Learning to say no is an important part of self-care and personal growth.
Are you a “yes” person? Are you someone who wants to please everyone else? Do you frequently say yes to requests even when they conflict with your emotional, physical, and/or spiritual health? Do you constantly put everyone else before yourself thereby negatively impacting your own health? Are you afraid that you will be judged for saying no? Does saying no make you feel guilty? Are you afraid of offending people when you turn down their requests?
Maybe you’re being asked to take on a leadership position at work. Perhaps a friend is asking for frequent assistance (even though they do have other people to call on). Maybe your church is asking you to lead committees. Maybe you have a friend or friends who really need to find their own way and get help but choose to keep relying on you for help. The fact is you really would like to help! Maybe a part of you even feels as if you “have” to help. The trouble is you just can’t do it. You’re running on empty, and your own health and your priorities are getting put on the backburner for the sake of others. Maybe you’re working to heal from your own trauma, and you have commitments at home with your own family.
Whatever your reason for needing to say no, it really is okay to set boundaries. This may be humbling to have to admit, but you are not God. You truly can’t do it all, fix it all, and help everyone who needs help. Many of us have been fed the idea that we are somehow invincible. “You can do it all and be it all!” This simply isn’t true. We all have our limits. It’s okay to acknowledge those limits.
Saying no isn’t about being selfish. Saying “yes” all the time can be so damaging to our physical, mental, and spiritual health! Sometimes we do need to prioritize our own health especially if we are in a fragile state as it is (I’m especially talking to you, trauma survivors). Staying busy can be good at times but sometimes our need to stay busy is hiding a deeper reason for why we don’t want to say no or slow down.
You’re not subject to everyone’s whim. You should not bend to any request that goes against your convictions. You also shouldn’t have to say yes to everyone for the sake of having them like you. If that’s what it takes for someone to like you, you might want to reconsider the relationship.

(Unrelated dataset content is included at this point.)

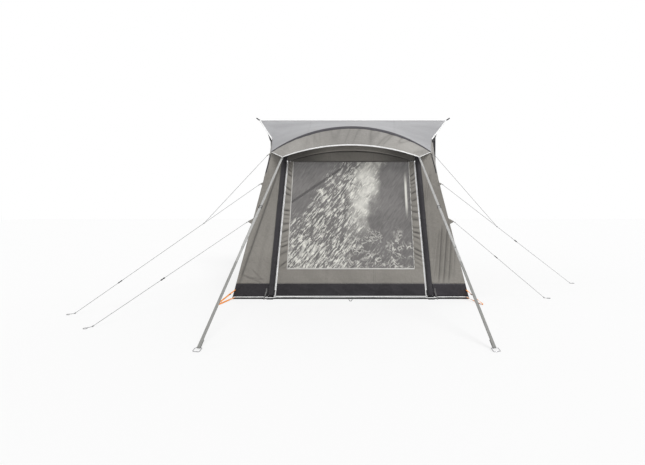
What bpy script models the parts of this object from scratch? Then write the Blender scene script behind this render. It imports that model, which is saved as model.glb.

Prioritizing is important. If everyone else is always coming before your own health or even the well-being of your spouse and/or children, then there is a problem with your priorities. There may be situations that arise causing you to change your priorities for the time-being (such as in the case of a sick relative). This is why it’s so important to always be prioritizing and asking yourself what is most important to you.
Sometimes it’s helpful to think of it this way: if you are constantly on the go for everyone else but neglecting yourself, you will run out of gas at some point. In order to be your best self (not only for the greater glory of God, for your own sake, and for the sake of others), you need to know when it’s time to take a time-out. Saying “no” to others and saying “yes” to your needs every now and then isn’t selfish. Take some time to recharge the batteries and, when you’re ready, you can once again determine your priorities.
It goes without saying that we all need to make sacrifices in life, but don’t fall into the trap of saying “yes” all the time especially if it’s compromising your morals and values or your physical, emotional, or spiritual life. Give yourself permission to say “no” when you need to.
Learning to say no is important because you matter.